After discussions in the Cabinet Office broke up Mr Green said: "I said that it was time for the talks to get serious and today they have got serious.
'We had a positive and constructive meeting and we are now starting to get into the nitty gritty of the detail of how we make sure Brexit works for all parts of the UK."
He added: "We are in agreement that we do not want to damage the UK internal market that is so important to Scottish businesses and their customers.
"The key point is that we want to bring back these powers from the EU in a way that protects the UK market and also preserves the spirit and letter of the devolution settlement."
Mr Swinney said afterwards the talks had been "useful opportunity for an exchange of views between ourselves and the UK Government on Brexit and to discuss the current draft of the EU Withdrawal Bill.
But he remained adamant the Scottish Government viewed the legislation as a "blatant power grab" and it would need to be changed if SNP ministers are to recommend consent.
The Deputy First Minister said: "The discussions were constructive but we remain absolutely clear that, as things stand, we will not recommend to the Scottish Parliament that it gives its consent to the EU Withdrawal Bill.
"We made clear, we are not opposed in principle to UK-wide frameworks in certain areas - but this must be on the basis of agreement among equals, not imposed by Westminster.
"The Bill as currently drafted is impractical and unworkable. It is a blatant power grab which would take existing competence over a wide range of devolved policy areas, including aspects of topics like agriculture and fishing, away from Holyrood, giving them instead to Westminster and Whitehall.
"That means that unless there are serious and significant changes to the proposed legislation, we will not recommend that the Scottish Parliament give consent to the Bill."
Mr Swinney said Scottish ministers would "continue to talk to the UK Government so that the Bill is changed to protect devolution"

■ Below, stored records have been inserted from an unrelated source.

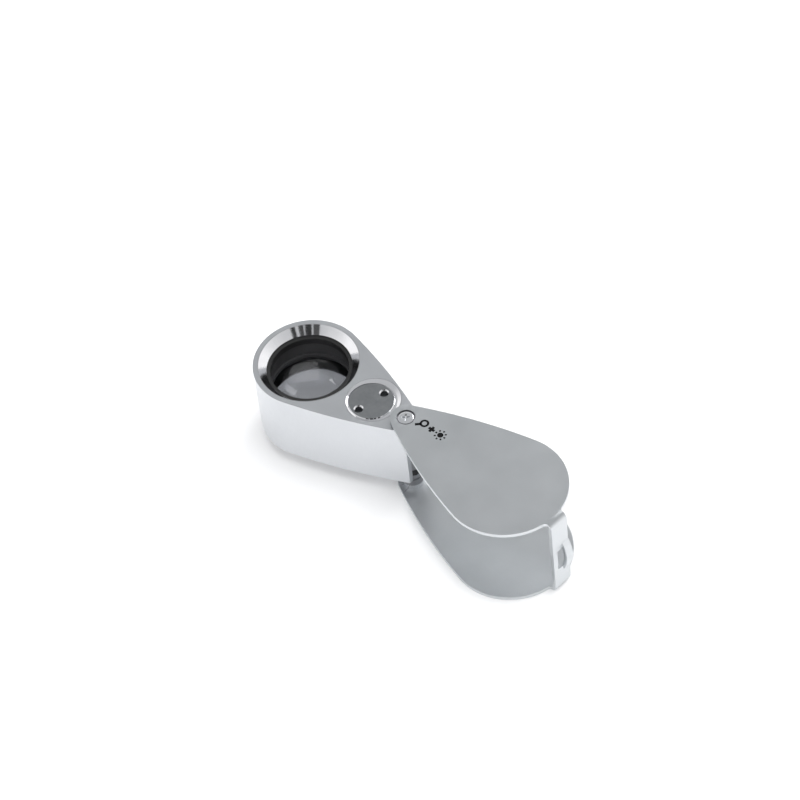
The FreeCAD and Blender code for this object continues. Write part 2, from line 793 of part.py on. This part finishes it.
def make_lamp(label, sign):
    """A three millimetre lamp, hanging from the board with its dome down."""
    top = "chamber_high - board_thickness"
    low = f"{top} - led_length"
    lamp = turned_body(
        label,
        [
            ("0", low),
            ("led_radius", f"{low} + led_radius", "led_radius", 1),
            ("led_radius", f"{top} - 0.8"),
            ("led_flange", f"{top} - 0.8"),
            ("led_flange", top),
            ("0", top),
        ],
    )
    shift_node(finish_node(lamp, label), "led_offset", f"{sign}led_spread")


def make_resistor():
    chip = doc.addObject("Part::Box", "resistor")
    bind(chip, Length="resistor_width", Width="resistor_length", Height="resistor_height")
    finish_node(chip, "resistor")
    shift_node(chip, "well_offset - 1", "-resistor_length / 2",
               "chamber_high - board_thickness - resistor_height")


def make_switch_leaf():
    """Spring leaf from the board to the post; it rubs on the post and on the half collar."""
    body = new_body("switch_leaf")
    section = new_sketch(body, "XZ_Plane", "leaf_section")
    top = "chamber_high - board_thickness"
    foot, knee = "chamber_start + 3", "chamber_start + 1"
    thick = "leaf_thickness"
    draw_outline(
        section,
        [
            (foot, top),
            (knee, top),
            (knee, f"leaf_height + {thick}"),
            ("leaf_reach", f"leaf_height + {thick}"),
            ("leaf_reach", "leaf_height"),
            (f"{knee} + {thick}", "leaf_height"),
            (f"{knee} + {thick}", f"{top} - {thick}"),
            (foot, f"{top} - {thick}"),
        ],
    )
    pad(body, section, "leaf_width", symmetric=True)
    finish_node(body, "switch_leaf")


def make_bottom_plate():
    body = new_body("bottom_plate")
    outline = new_sketch(body, "XY_Plane", "bottom_plate_outline", lift="housing_low")
    gap = "loose_fit"
    draw_outline(
        outline,
        bay_corners(f"bay_start + {gap}", f"bay_end - {gap}",
                    f"bay_start_half - {gap}", f"bay_end_half - {gap}"),
    )
    pad(body, outline, "plate_thickness")
    for side, sign in (("left", ""), ("right", "-")):
        drill(body, f"lamp_hole_{side}", "led_offset", f"{sign}led_spread", "led_hole",
              "housing_low", "plate_thickness", True)
        drill(body, f"plate_hole_{side}", "plate_screw_x", f"{sign}plate_screw_y",
              "plate_screw_shank + seat_clearance", "housing_low", "plate_thickness", True)
        drill(body, f"plate_sink_{side}", "plate_screw_x", f"{sign}plate_screw_y",
              "plate_screw_head + seat_clearance", "housing_low", "plate_thickness / 2", True)
    finish_node(body, "bottom_plate")


def make_plate_screws():
    screws = []
    head = "plate_thickness / 2"
    for side, sign in (("left", ""), ("right", "-")):
        blank = turned_body(
            f"plate_screw_{side}_blank",
            [
                ("0", "0.2"),
                ("plate_screw_head / 3", "0.2"),
                ("plate_screw_head / 3", "0"),
                ("plate_screw_head", "0"),
                ("plate_screw_head", head),
                ("plate_screw_shank", head),
                ("plate_screw_shank", "plate_screw_length"),
                ("0", "plate_screw_length"),
            ],
        )
        bind(blank, Placement__Base__x="plate_screw_x", Placement__Base__y=f"{sign}plate_screw_y")
        bind(blank, Placement__Base__z="housing_low")
        screws.append(blank)
    pair = doc.addObject("Part::Compound", "bottom_plate_screws")
    pair.Links = screws
    finish_node(pair, "bottom_plate_screws")


def check_and_export():
    doc.recompute()
    for item in doc.Objects:
        if "Invalid" in item.State or "Error" in item.State:
            raise RuntimeError(f"{item.Name} did not compute: {item.State}")
    os.makedirs("parts", exist_ok=True)
    for item in nodes:
        if item.Shape.isNull() or not item.Shape.isValid():
            raise RuntimeError(f"{item.Label} has no valid shape")
        item.Shape.exportStep(f"parts/{item.Label}.step")
        print(item.Label, len(item.Shape.Solids), round(item.Shape.Volume, 2), item.Shape.BoundBox)


fill_sheet()
make_cover()
make_post()
make_insulator()
make_pivot_screw("upper_pivot_screw", "overall_height - 0.03", turn_over=False)
make_pivot_screw("lower_pivot_screw", "0.03", turn_over=True)
make_washer("lower_washer", "sheet_thickness", "shoulder_low")
make_washer("upper_washer", "housing_high", "overall_height - sheet_thickness")
make_housing()
make_bezels()
make_lens_set()
make_battery_ring()
make_battery_cap()
make_battery_stack()
make_battery_spring()
make_circuit_board()
make_lamp("lamp_left", "")
make_lamp("lamp_right", "-")
make_resistor()
make_switch_leaf()
make_bottom_plate()
make_plate_screws()
check_and_export()
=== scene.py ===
import json
import math

import bmesh
import bpy
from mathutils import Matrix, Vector


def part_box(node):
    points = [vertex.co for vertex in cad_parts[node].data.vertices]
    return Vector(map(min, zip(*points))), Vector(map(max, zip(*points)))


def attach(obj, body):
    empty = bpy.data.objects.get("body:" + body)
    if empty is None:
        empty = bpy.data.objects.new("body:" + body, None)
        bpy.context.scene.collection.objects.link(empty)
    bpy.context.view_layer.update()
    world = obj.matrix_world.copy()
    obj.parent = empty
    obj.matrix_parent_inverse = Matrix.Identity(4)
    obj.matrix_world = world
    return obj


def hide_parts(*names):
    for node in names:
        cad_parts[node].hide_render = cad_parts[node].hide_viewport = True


# Studio picture of a folding loupe, swung open. Metres, in the CAD model's frame.

MM = 0.001
CAMERA_PLACE = (0.347369, -0.331466, 0.621458)
CAMERA_TURN = (0.702789, 0.081853, 0.758182)
CAMERA_LENS = 148.25
CAMERA_SENSOR = 36.0
CURVE_STEPS = 128
CARD_REACH = 0.6
CARD_HEIGHT = 0.47
FLOOR_REACH = 3.0
FLOOR_DROP = 0.02 * MM
EDGE_ROUNDING = 0.1 * MM
WELD_REACH = 0.002 * MM
SEAT_REACH = 2.4 * MM

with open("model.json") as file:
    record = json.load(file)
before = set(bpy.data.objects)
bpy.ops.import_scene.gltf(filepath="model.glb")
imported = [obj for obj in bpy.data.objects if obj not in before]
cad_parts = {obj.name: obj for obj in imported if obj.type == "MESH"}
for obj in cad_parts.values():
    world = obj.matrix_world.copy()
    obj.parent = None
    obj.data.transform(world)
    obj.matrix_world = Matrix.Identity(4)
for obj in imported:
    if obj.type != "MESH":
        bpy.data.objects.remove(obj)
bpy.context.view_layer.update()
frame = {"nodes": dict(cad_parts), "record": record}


# Where things are, read from the frame


def middle(node):
    low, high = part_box(node)
    return (Vector(low) + Vector(high)) / 2


def top_of(node):
    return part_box(node)[1][2]


def bottom_of(node):
    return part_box(node)[0][2]


def radius_of(node):
    low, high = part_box(node)
    return (high[0] - low[0]) / 2


LENS_AXIS = middle("upper_bezel")
CAP_AXIS = middle("battery_cap")
POST_AXIS = middle("pivot_post")


# Materials


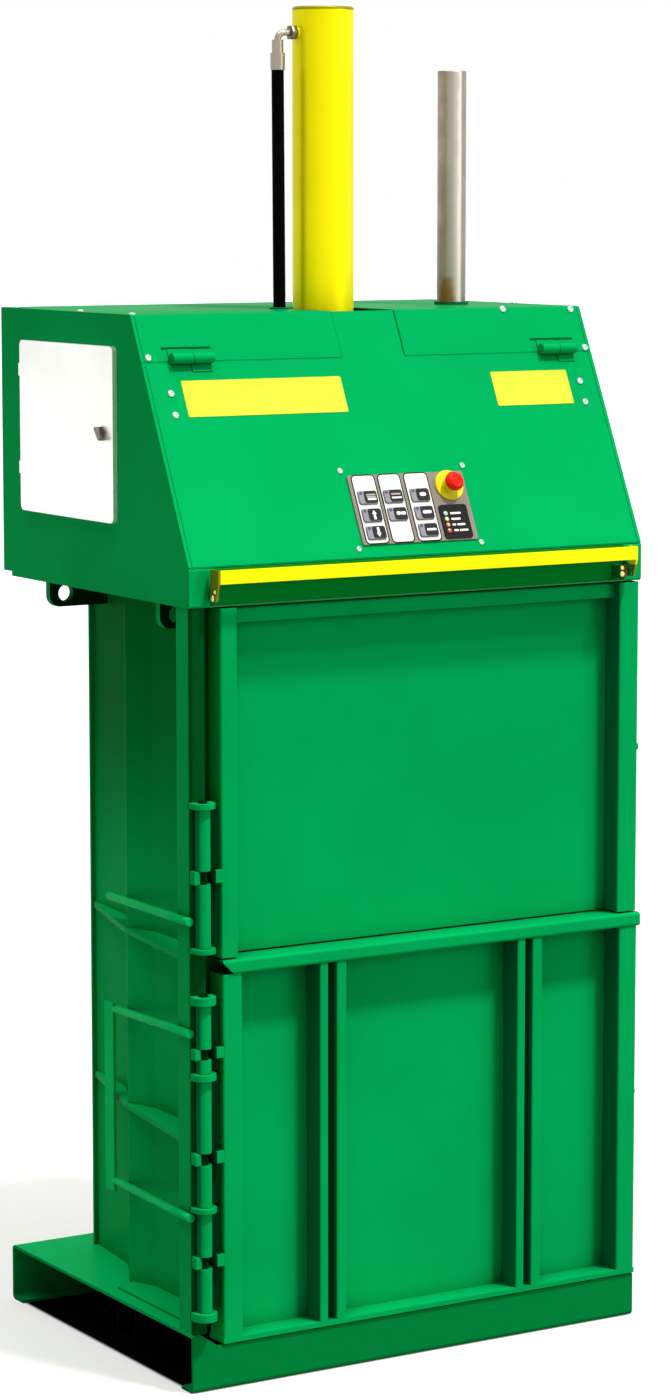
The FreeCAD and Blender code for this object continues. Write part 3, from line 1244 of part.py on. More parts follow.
def cylinder_barrel():
    """Barrel with its welded cap, mounting flange and upper port boss."""
    barrel = ring(BARREL_RADIUS, BORE_RADIUS, 0, PRESS_Y, BARREL_BOTTOM, BARREL_TOP)
    cap = cylinder(V(0, PRESS_Y, BARREL_TOP - BARREL_CAP), V(0, PRESS_Y, BARREL_TOP),
                   BARREL_RADIUS)
    low = WALL_TOP + CROSS_HEIGHT + HEAD_SHEET
    flange = ring(FLANGE_RADIUS, BORE_RADIUS, 0, PRESS_Y, low, low + HEAD_SHEET)
    flange = flange.common(box(-FLANGE_FLAT, FLANGE_RADIUS, 0, 2 * PRESS_Y, 0, BARREL_TOP))
    boss = cylinder(V(-BARREL_RADIUS - BOSS_LENGTH, PRESS_Y, ELBOW_Z),
                    V(-BORE_RADIUS - CUT, PRESS_Y, ELBOW_Z), BOSS_RADIUS)
    body = join([barrel, cap, flange, boss])
    return body.makeChamfer(BARREL_EDGE, edges_at(body, BARREL_TOP))


def cylinder_gland():
    """Head screwed into the barrel's lower end; it guides the piston rod."""
    return ring(BORE_RADIUS, PISTON_ROD + RUN_FIT, 0, PRESS_Y, BARREL_BOTTOM,
                BARREL_BOTTOM + GLAND_HEIGHT)


def piston_rod():
    """Piston and rod, ending in the platen's boss."""
    top = BARREL_TOP - BARREL_CAP - HINGE_CLEAR
    piston = cylinder(V(0, PRESS_Y, top - PISTON_HEIGHT), V(0, PRESS_Y, top),
                      BORE_RADIUS - RUN_FIT)
    foot = PLATEN_BOTTOM + PLATEN_PLATE
    rod = cylinder(V(0, PRESS_Y, foot), V(0, PRESS_Y, top), PISTON_ROD)
    return join([piston, rod])


def platen_plan(inset):
    """Left half of the platen's plan, from front to rear."""
    wall = offset_line(wall_line(), WALL_SHEET + inset)
    front = HEADER_FRONT + WALL_SHEET + inset
    straight_x = wall[1][0]
    rear_y = CORNER_Y - inset
    slope_run = unit(wall[-2], wall[-1])
    step = (rear_y - wall[-2][1]) / slope_run[1]
    return [(straight_x, front), (straight_x, FOLD_Y), wall[-2],
            (wall[-2][0] + slope_run[0] * step, rear_y)]


def platen():
    """Press plate: thick sole with two strap grooves and a grid of upright ribs."""
    left = platen_plan(PLATEN_GAP)
    right = [(-x, y) for x, y in reversed(left)]
    low = PLATEN_BOTTOM
    top = low + PLATEN_PLATE
    sole = outline(left + right, "Z", low, top)
    inner = platen_plan(PLATEN_GAP + PLATEN_RIB)
    hole = outline(inner + [(-x, y) for x, y in reversed(inner)], "Z", top,
                   top + 2 * PLATEN_RIB_HEIGHT)
    rim = outline(left + right, "Z", top, top + PLATEN_RIB_HEIGHT).cut(hole)
    half = PLATEN_RIB / 2
    front, rear = left[0][1] + half, left[-1][1] - half
    ribs = [rim]
    for x_rib in (-BARREL_RADIUS, BARREL_RADIUS):
        ribs.append(box(x_rib - half, x_rib + half, front, rear, top, top + PLATEN_RIB_HEIGHT))
    for y_rib in (PRESS_Y - PLATEN_FRONT_RIB, PRESS_Y + PLATEN_REAR_RIB):
        reach = -left[1][0] - (PLATEN_REAR_END if y_rib > PRESS_Y else half)
        ribs.append(box(-reach, reach, y_rib - half, y_rib + half, top,
                        top + PLATEN_RIB_HEIGHT))
    boss = ring(PLATEN_BOSS - half, PISTON_ROD, 0, PRESS_Y, top, top + PLATEN_BOSS_HEIGHT)
    socket = ring(TUBE_RADIUS + PLATEN_SOCKET, TUBE_RADIUS, TUBE_X, TUBE_Y, top,
                  top + PLATEN_BOSS_HEIGHT)
    body = join([sole] + ribs + [boss, socket])
    body = body.cut(cylinder(V(TUBE_X, TUBE_Y, top),
                             V(TUBE_X, TUBE_Y, top + 2 * PLATEN_RIB_HEIGHT), TUBE_RADIUS))
    for channel in CHANNELS:
        middle = (channel[1] + channel[2]) / 2
        reach = STRAP_SLOT_WIDTH / 2
        body = body.cut(box(middle - reach, middle + reach, 0, CORNER_Y, low,
                            low + PLATEN_GROOVE))
    return body


def guide_tube():
    """Bare tube that rises with the platen and keeps it from turning."""
    foot = PLATEN_BOTTOM + PLATEN_PLATE
    tube = ring(TUBE_RADIUS, TUBE_RADIUS - TUBE_SHEET, TUBE_X, TUBE_Y, foot, TUBE_TOP)
    cap = cylinder(V(TUBE_X, TUBE_Y, TUBE_TOP - TUBE_SHEET), V(TUBE_X, TUBE_Y, TUBE_TOP),
                   TUBE_RADIUS)
    body = join([tube, cap])
    return body.makeFillet(TUBE_EDGE, edges_at(body, TUBE_TOP))


def guide_bush():
    """Flanged bush in the head plate."""
    low = WALL_TOP + CROSS_HEIGHT + HEAD_SHEET
    inner = TUBE_RADIUS + RUN_FIT
    body = ring(BUSH_RADIUS, inner, TUBE_X, TUBE_Y, low - HEAD_SHEET, low + BUSH_HEIGHT)
    flange = ring(BUSH_FLANGE, inner, TUBE_X, TUBE_Y, low, low + BUSH_RIM)
    return join([body, flange])


def tube_seal():
    """Dark ring on the hood where the guide tube comes through."""
    return ring(BUSH_RADIUS, TUBE_RADIUS + FACE_GAP, TUBE_X, TUBE_Y, HOOD_TOP,
                HOOD_TOP + SEAL_SHEET)


def elbow():
    """Port elbow: a short pipe from the barrel's boss that turns down to the hose."""
    start = V(-BARREL_RADIUS - BOSS_LENGTH, PRESS_Y, ELBOW_Z)
    corner = V(HOSE_X, PRESS_Y, ELBOW_Z)
    low = HOSE_TOP + FERRULE_HEIGHT
    bend = swept([start, corner, V(HOSE_X, PRESS_Y, low)], ELBOW_RADIUS, ELBOW_BEND)
    sleeve = cylinder(V(HOSE_X, PRESS_Y, low), V(HOSE_X, PRESS_Y, low + SLEEVE_HEIGHT),
                      SLEEVE_RADIUS)
    ferrule = cylinder(V(HOSE_X, PRESS_Y, HOSE_TOP), V(HOSE_X, PRESS_Y, low), FERRULE_RADIUS)
    return join([bend, sleeve, ferrule])


def hose():
    return cylinder(V(HOSE_X, PRESS_Y, HOSE_BOTTOM), V(HOSE_X, PRESS_Y, HOSE_TOP), HOSE_RADIUS)


def valve_block():
    """Valve block on the head plate, with the hose's lower ferrule on top."""
    low = WALL_TOP + CROSS_HEIGHT + HEAD_SHEET
    block = box(VALVE_X0, VALVE_X1, PRESS_Y - VALVE_HALF, PRESS_Y + VALVE_HALF, low, VALVE_TOP)
    block = block.makeChamfer(VALVE_EDGE, block.Edges)
    ferrule = cylinder(V(HOSE_X, PRESS_Y, VALVE_TOP), V(HOSE_X, PRESS_Y, HOSE_BOTTOM),
                       FERRULE_RADIUS)
    coil = cylinder(V(COIL_X, PRESS_Y, VALVE_TOP), V(COIL_X, PRESS_Y, VALVE_TOP + COIL_HEIGHT),
                    COIL_RADIUS)
    return join([block, ferrule, coil])


def oil_tank():
    """Closed tank behind the crosshead, on the tops of the chamber walls."""
    outer = box(-TANK_HALF, TANK_HALF, TANK_FRONT, TANK_REAR, WALL_TOP, TANK_TOP)
    outer = outer.makeFillet(TANK_CORNER, [edge for edge in outer.Edges
                                           if edge.BoundBox.ZLength > TANK_CORNER])
    inner = box(-TANK_HALF + TANK_SHEET, TANK_HALF - TANK_SHEET, TANK_FRONT + TANK_SHEET,
                TANK_REAR - TANK_SHEET, WALL_TOP + TANK_SHEET, TANK_TOP - TANK_SHEET)
    neck = cylinder(V(MOTOR_X, MOTOR_Y, TANK_TOP - 2 * TANK_SHEET),
                    V(MOTOR_X, MOTOR_Y, TANK_TOP + CUT), PUMP_RADIUS)
    filler_x = TANK_HALF - FILLER_INSET
    filler = cylinder(V(filler_x, MOTOR_Y, TANK_TOP),
                      V(filler_x, MOTOR_Y, TANK_TOP + FILLER_HEIGHT), FILLER_RADIUS)
    return join([outer.cut(inner).cut(neck), filler])


def pump():
    """Gear pump hung in the tank under the motor."""
    body = cylinder(V(MOTOR_X, MOTOR_Y, TANK_TOP - PUMP_HEIGHT), V(MOTOR_X, MOTOR_Y, TANK_TOP),
                    PUMP_RADIUS)
    return body


def motor():
    """Upright flange motor: finned body, foot flange and fan cover."""
    low = TANK_TOP + MOTOR_FOOT
    high = TANK_TOP + MOTOR_HEIGHT - MOTOR_FAN
    flange = cylinder(V(MOTOR_X, MOTOR_Y, TANK_TOP), V(MOTOR_X, MOTOR_Y, low), MOTOR_RADIUS)
    core = cylinder(V(MOTOR_X, MOTOR_Y, low), V(MOTOR_X, MOTOR_Y, high),
                    MOTOR_RADIUS - MOTOR_CORE_INSET)
    fan = cylinder(V(MOTOR_X, MOTOR_Y, high), V(MOTOR_X, MOTOR_Y, high + MOTOR_FAN),
                   MOTOR_RADIUS - MOTOR_FAN_INSET)
    pieces = [flange, core, fan]
    edge = MOTOR_X + MOTOR_RADIUS
    for index in range(MOTOR_FINS):
        fin = box(edge - FIN_ROOT, edge - FIN_INSET, MOTOR_Y - FIN_SHEET / 2,
                  MOTOR_Y + FIN_SHEET / 2, low, high)
        fin.rotate(V(MOTOR_X, MOTOR_Y, 0), V(0, 0, 1), index * 360.0 / MOTOR_FINS)
        pieces.append(fin)
    return join(pieces)


def oil_pipe():
    """Steel pipe from the valve block back to the tank."""
    height = (WALL_TOP + CROSS_HEIGHT + HEAD_SHEET + VALVE_TOP) / 2
    x_pipe = (VALVE_X0 + VALVE_X1) / 2
    points = [V(x_pipe, PRESS_Y + VALVE_HALF, height), V(x_pipe, PIPE_Y, height),
              V(x_pipe, PIPE_Y, TANK_TOP)]
    return swept(points, PIPE_RADIUS, PIPE_BEND)


# ================================================================ output
def save_frame():
    save("base_frame", base_frame())
    save("base_beam", base_beam())
    wall = chamber_wall()
    left_front = POST_FRONT + POST_DEPTH
    right_front = RIGHT_POST_FRONT + RIGHT_POST_DEPTH
    for side, front in (("left", left_front), ("right", right_front)):
        ribs = [side_rib(level, front) for level in RIB_LEVELS]
        ribs.append(foot_rib(front))
        ribbed = join([wall] + ribs)
        save("chamber_wall_" + side, ribbed if side == "left" else mirrored(ribbed))
    save("chamber_wall_rear", rear_wall())
    save("chamber_header", header())
    save("corner_post_left", join([left_post(), hinge_set(FEED_PLATES), hinge_set(BALE_PLATES)]
                                  + stop_blocks(FEED_GAPS + BALE_GAPS)))
    save("corner_post_right", join([right_post()] + [latch_stud(z) for z in LATCH_LEVELS]))
    front_lug = lug(LUG_FRONT_Y, -WALL_X)
    rear_lug = rear_lug_plate()
    save("lifting_lug_front_left", front_lug)
    save("lifting_lug_rear_left", rear_lug)
    save("lifting_lug_front_right", mirrored(front_lug))
    save("lifting_lug_rear_right", mirrored(rear_lug))
    save("side_rods", join([side_rod(*levels) for levels in ROD_LEVELS] + [rod_strap()]))
    save("crosshead", join([crosshead_beam(-1), crosshead_beam(1), head_plate()]))


def save_hood():
    save("hood_tray", join([hood_tray()] + trip_ears()))
    save("hood_side_left", join([left_hood_side()] + cabinet_hinges()))
    save("hood_side_right", right_hood_side())
    save("hood_rear_panel", rear_panel())
    save("hood_top", hood_top())
    save("hood_cover", hood_cover())
    save("cover_hinges_fixed", cover_hinges_fixed())
    save("cover_hinges_moving", cover_hinges_moving())
    save("control_plate", join([control_plate(), lamp_panel()]))
    save("switch_block", switch_block())
    for number, place in enumerate(key_places()):
        save("push_key_%d" % (number + 1), push_key(place))
    save("stop_collar", stop_collar())
    save("stop_button", stop_button())
    save("trip_bar", trip_bar())
    save("cabinet_box", cabinet_box())
    save("cabinet_door", cabinet_door())
    save("cabinet_lock", cabinet_lock())
    save("mounting_plate", mounting_plate())


def save_doors():
    save("feed_door", feed_door())
    save("feed_panel", feed_panel())
    save("bale_door", bale_door())
    save("bale_panel", join([bale_panel()] + [strap_channel(edges) for edges in CHANNELS]))
    save("cross_bar", cross_bar())
    save("feed_latch", latch_lever(LATCH_LEVELS[0]))
    save("bale_latch", latch_lever(LATCH_LEVELS[1]))


def save_press():
    save("cylinder_barrel", cylinder_barrel())
    save("cylinder_gland", cylinder_gland())
    save("piston_rod", piston_rod())
    save("platen", platen())
    save("guide_tube", guide_tube())
    save("guide_bush", guide_bush())
    save("tube_seal", tube_seal())
    save("port_elbow", elbow())
    save("pressure_hose", hose())
    save("valve_block", valve_block())
    save("oil_pipe", oil_pipe())
    save("oil_tank", oil_tank())
    save("pump_motor", join([motor(), pump()]))


save_frame()
save_hood()
save_doors()
save_press()
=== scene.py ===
# %% [markdown]
# # Recycling baler, dressed for the camera
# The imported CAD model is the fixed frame. This script gives it paint, bare metal and
# rubber, adds the screws, plates, key symbols and fittings that are too small for the
# CAD, and lights it as a product photograph on a white ground.

# %% Load the frame
import json
import math

import bmesh
import bpy
from mathutils import Matrix, Vector


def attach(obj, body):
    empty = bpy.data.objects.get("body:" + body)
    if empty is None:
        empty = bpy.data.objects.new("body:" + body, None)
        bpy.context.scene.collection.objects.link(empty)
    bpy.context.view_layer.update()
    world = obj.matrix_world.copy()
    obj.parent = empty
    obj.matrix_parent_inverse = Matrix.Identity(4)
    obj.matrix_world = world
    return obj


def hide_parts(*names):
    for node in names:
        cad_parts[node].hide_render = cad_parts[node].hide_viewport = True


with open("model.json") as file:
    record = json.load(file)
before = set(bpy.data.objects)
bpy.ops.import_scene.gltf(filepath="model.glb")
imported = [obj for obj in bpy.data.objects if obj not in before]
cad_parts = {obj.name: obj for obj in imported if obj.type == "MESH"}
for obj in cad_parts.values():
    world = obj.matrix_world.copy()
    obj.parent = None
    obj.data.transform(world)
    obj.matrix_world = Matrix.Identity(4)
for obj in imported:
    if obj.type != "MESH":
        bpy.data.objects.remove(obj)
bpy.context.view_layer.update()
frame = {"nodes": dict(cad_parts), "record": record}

# %% [markdown]
# ## Measures
# The sloped face of the hood carries most of the small things. A point on it is given as
# in the part's source: x across, s up the slope from the lip, h off the sheet, all in mm.
# One matrix lays a piece drawn flat onto that face, so nothing is placed by eye.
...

But he stated: "We emphasised to the First Secretary of State that the consent of the Scottish Parliament is required if there is to be agreement in this process.
"UK Ministers should be in no doubt - to override a vote of the Scottish Parliament and impose the EU Withdrawal Bill on Scotland would be an extraordinary and unprecedented step to take.
"The current proposals are a direct threat to the devolution settlement which the people of Scotland overwhelmingly voted for in 1997."